Let's explore density-based clustering using DBSCAN.

In [None]:
# Generate non-spherical clusters
X, _ = make_moons(n_samples=200, noise=0.05, random_state=42)

# Apply DBSCAN with different parameters
eps_values = [0.1, 0.2, 0.3]
min_samples_values = [5, 10, 15]

fig, axes = plt.subplots(len(eps_values), len(min_samples_values), figsize=(15, 15))

for i, eps in enumerate(eps_values):
    for j, min_samples in enumerate(min_samples_values):
        # Fit DBSCAN
        dbscan = DBSCAN(eps=eps, min_samples=min_samples)
        cluster_labels = dbscan.fit_predict(X)
        
        # Plot results
        axes[i, j].scatter(X[:, 0], X[:, 1], c=cluster_labels, cmap='viridis')
        axes[i, j].set_title(f'eps={eps}, min_samples={min_samples}')

plt.tight_layout()
plt.show()

# Compare with K-means
kmeans = KMeans(n_clusters=2, random_state=42)
kmeans_labels = kmeans.fit_predict(X)

# Best DBSCAN parameters
best_dbscan = DBSCAN(eps=0.2, min_samples=5)
dbscan_labels = best_dbscan.fit_predict(X)

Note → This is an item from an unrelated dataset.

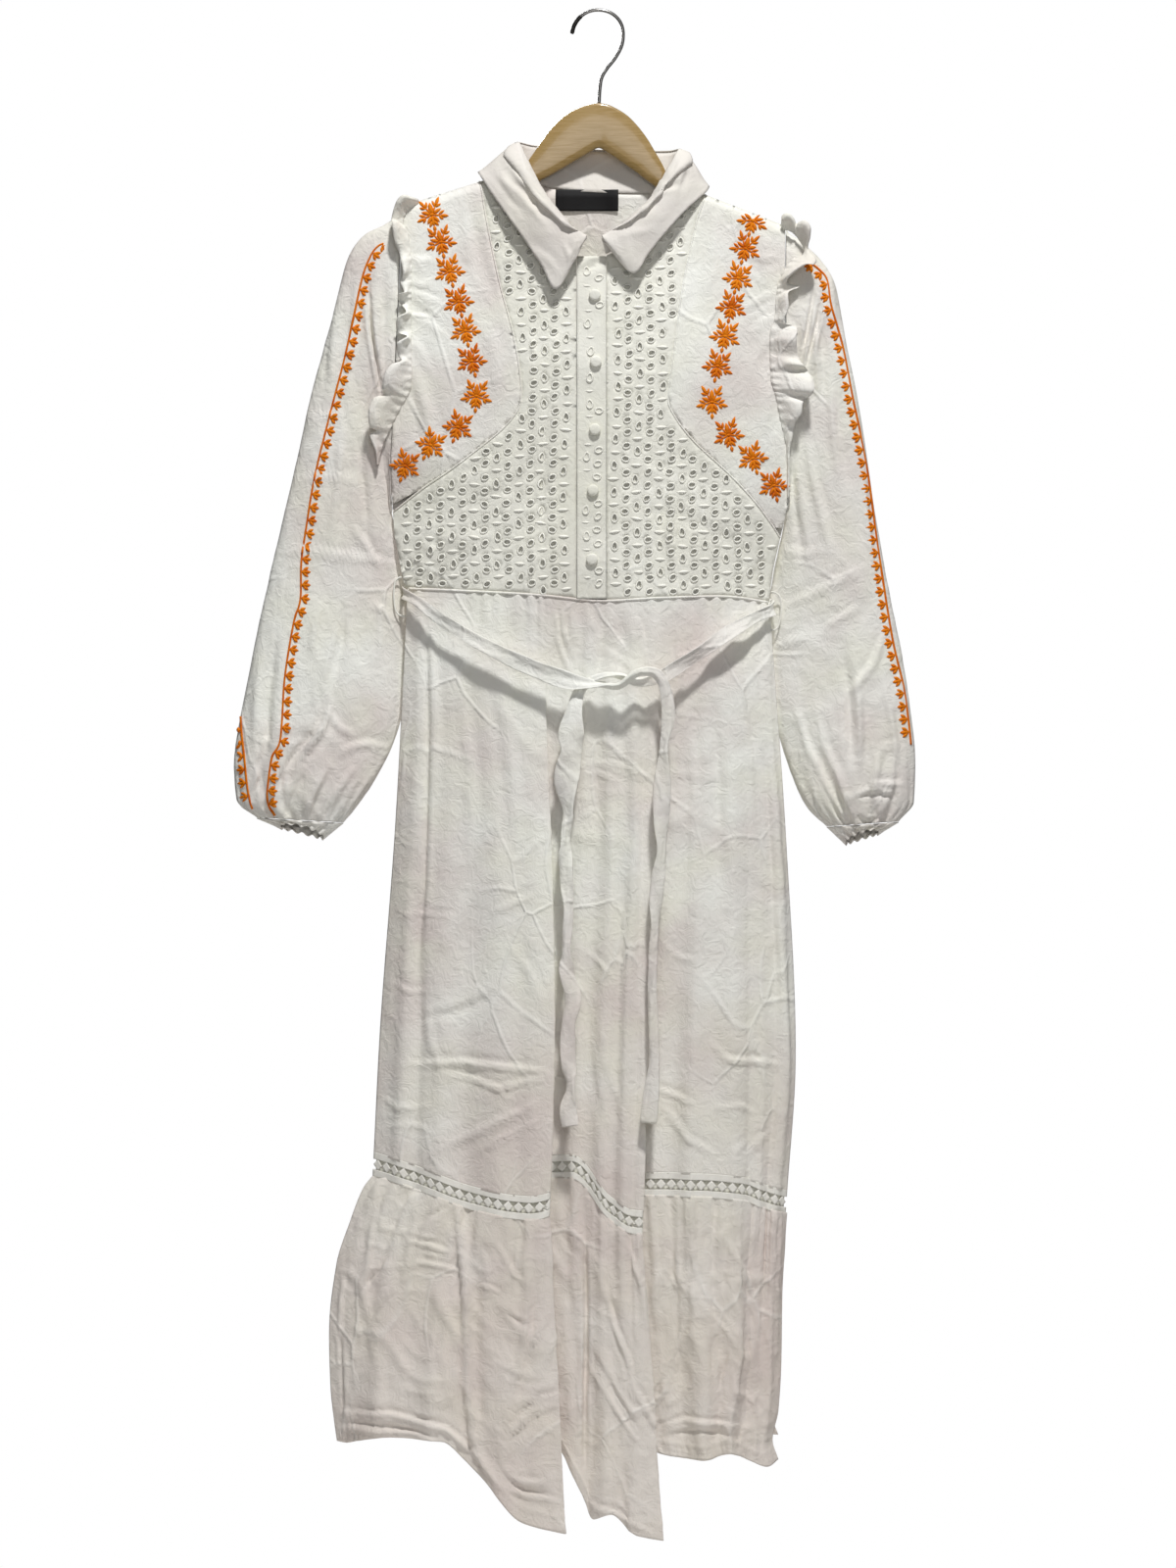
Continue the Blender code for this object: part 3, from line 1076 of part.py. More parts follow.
def outward_of(points):
    """Direction away from the middle of the waist, flat in plan."""
    away = np.stack([points[:, 0] / 190.0**2, points[:, 1] / 30.0**2, np.zeros(len(points))], axis=1)
    return away / np.linalg.norm(away, axis=1, keepdims=True)


def tube(name, centre, radius, sides, colour):
    """Round rod along a path, both ends closed."""
    centre = np.asarray(centre, float)
    run = np.gradient(centre, axis=0)
    run /= np.linalg.norm(run, axis=1, keepdims=True)
    across = np.cross(run, [0.0, 1.0, 0.0])
    across /= np.linalg.norm(across, axis=1, keepdims=True)
    other = np.cross(run, across)
    points = []
    for k in range(sides):
        turn = 2 * math.pi * k / sides
        points.append(centre + radius * (across * math.cos(turn) + other * math.sin(turn)))
    points = np.array(points).transpose(1, 0, 2)
    faces = grid_faces(len(centre), sides, closed=True)
    faces.append(tuple(range(sides))[::-1])
    last = (len(centre) - 1) * sides
    faces.append(tuple(last + k for k in range(sides)))
    return make_object(name, points.reshape(-1, 3), faces, colour)


def build_belt_loops():
    """Thread loops standing off the side seams round the belt."""
    for name, first, last, toward, top, bottom in (
        ("belt_loop_left", 409.7, 414.1, -1.0, 589.0, 629.0),
        ("belt_loop_right", 787.0, 787.2, 1.0, 604.0, 643.0),
    ):
        reach = 0.5 * (first + last) + toward * 9.0
        rows = [
            (first, top), (0.5 * (first + reach), top + 1.0), (reach, top + 6.0), (reach + toward, 0.5 * (top + bottom)),
            (reach - toward, bottom - 6.0), (0.5 * (last + reach), bottom - 1.0), (last, bottom),
        ]
        path = flowing(np.array(rows), 11)
        tube(name, place(path[:, 0], path[:, 1], np.zeros(len(path))), 0.9, 6, WHITE_VOILE)


def build_hook():
    path = flowing(HOOK, 27)
    tube("hanger_hook", place(path[:, 0], path[:, 1], np.zeros(len(path))), HOOK_WIRE, 7, STEEL)


def build_hanger():
    """Wooden hanger: rounded upright sections from tip to tip."""
    ring = 8
    points = []
    for across, top, bottom, thick in HANGER:
        middle = 0.5 * (top + bottom)
        half = 0.5 * (bottom - top)
        chamfer = min(3.0, 0.6 * thick)
        for depth, down in (
            (thick, -half + chamfer), (thick - chamfer * 0.8, -half), (-thick + chamfer * 0.8, -half),
            (-thick, -half + chamfer), (-thick, half - chamfer), (-thick + chamfer * 0.8, half),
            (thick - chamfer * 0.8, half), (thick, half - chamfer),
        ):
            points.append(place(across, middle + down, depth))
    faces = grid_faces(len(HANGER), ring, closed=True)
    faces.append(tuple(range(ring))[::-1])
    last = (len(HANGER) - 1) * ring
    faces.append(tuple(last + k for k in range(ring)))
    make_object("hanger_wood", np.array(points), faces, BEECH)


def clear_scene():
    for obj in list(bpy.data.objects):
        bpy.data.objects.remove(obj, do_unlink=True)


def main():
    clear_scene()
    build_hanger()
    build_hook()
    build_bodice_fronts()
    build_side_fronts()
    build_bodice_back()
    build_placket()
    build_buttons()
    build_collar()
    build_label()
    build_ruffles()
    build_sleeves()
    build_cuffs()
    build_skirt_front()
    build_skirt_back()
    build_lace()
    build_flounce()
    build_belt()
    build_belt_loops()


main()
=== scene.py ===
import math

import bpy
import numpy as np
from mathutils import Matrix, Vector
from mathutils.geometry import delaunay_2d_cdt


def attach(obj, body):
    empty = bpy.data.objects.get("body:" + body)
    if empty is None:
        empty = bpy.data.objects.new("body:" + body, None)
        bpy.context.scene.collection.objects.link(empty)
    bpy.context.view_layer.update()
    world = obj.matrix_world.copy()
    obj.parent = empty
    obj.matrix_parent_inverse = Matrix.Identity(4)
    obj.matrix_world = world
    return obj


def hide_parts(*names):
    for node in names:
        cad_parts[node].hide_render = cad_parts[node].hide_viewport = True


# Lengths are mm on a flat layout sheet: across from its left edge, down from its top. The seat of the hook
# is (612, 12) on that sheet and the origin here. Depth is negative towards the front.
seat = (612, 12)

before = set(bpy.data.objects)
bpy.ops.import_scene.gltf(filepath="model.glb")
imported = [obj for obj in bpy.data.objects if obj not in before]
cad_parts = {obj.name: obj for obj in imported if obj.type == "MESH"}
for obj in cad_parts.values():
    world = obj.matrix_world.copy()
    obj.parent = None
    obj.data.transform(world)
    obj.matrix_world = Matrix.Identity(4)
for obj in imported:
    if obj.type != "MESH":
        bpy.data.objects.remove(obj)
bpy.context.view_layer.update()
print("frame loaded")


def table(*rows):
    # rows as one array
    return np.array(rows, float)


def ease(t):
    # smooth step: 3 t squared minus 2 t cubed, held at 0 and 1
    t = np.clip(t, 0, 1)
    return t * t * (3 - 2 * t)


def bell(x):
    # e to the minus x squared
    return np.exp(-(x * x))


def unit(v):
    # the vector over its length
    return v / np.maximum(np.linalg.norm(v, axis=-1, keepdims=True), 1e-9)


def runLength(points):
    # the length walked along a path, up to each of its points
    return np.concatenate([[0], np.cumsum(np.linalg.norm(np.diff(points, axis=0), axis=1))])


def place(across, down, depth):
    # sheet to world axes, still in mm: X is across less 612, Z is 12 less down
    return np.stack(np.broadcast_arrays(across - seat[0], depth, seat[1] - down), axis=-1).astype(float)


def ring(count):
    # angles evenly round a circle
    return 2 * math.pi * np.arange(count) / count


def cubic(a, b, first, last, t):
    # from a to b with the slopes first and last at the ends
    return a + t * (first + t * (3 * (b - a) - 2 * first - last + t * (2 * (a - b) + first + last)))


def straight(rows, k, at):
    # straight lines through column k of the rows against their first column
    return np.interp(at, rows[:, 0], rows[:, k])


def smooth(rows, k, at):
    # cubics through column k; each slope is the harmonic mean of its neighbours, so nothing overshoots
    knots, values = rows[:, 0], rows[:, k]
    span = np.diff(knots)
    rise = np.diff(values) / span
    same = rise[:-1] * rise[1:] > 0
    mean = 2 * rise[:-1] * rise[1:] / np.where(same, rise[:-1] + rise[1:], 1)
    slope = np.concatenate([rise[:1], np.where(same, mean, 0), rise[-1:]])
    at = np.clip(at, knots[0], knots[-1])
    cell = np.clip(np.searchsorted(knots, at, side="right") - 1, 0, len(span) - 1)
    wide = span[cell]
    return cubic(values[cell], values[cell + 1], slope[cell] * wide, slope[cell + 1] * wide,
                 (at - knots[cell]) / wide)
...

plt.figure(figsize=(12, 5))

plt.subplot(121)
plt.scatter(X[:, 0], X[:, 1], c=kmeans_labels, cmap='viridis')
plt.title('K-means Clustering')

plt.subplot(122)
plt.scatter(X[:, 0], X[:, 1], c=dbscan_labels, cmap='viridis')
plt.title('DBSCAN Clustering')

plt.show()

## Practice Exercises

1. Apply PCA to a real-world dataset and analyze the results.

2. Compare t-SNE with UMAP for dimensionality reduction.

3. Implement the silhouette score to evaluate clustering quality.

4. Try different linkage methods in hierarchical clustering.

5. Use DBSCAN to detect outliers in a dataset.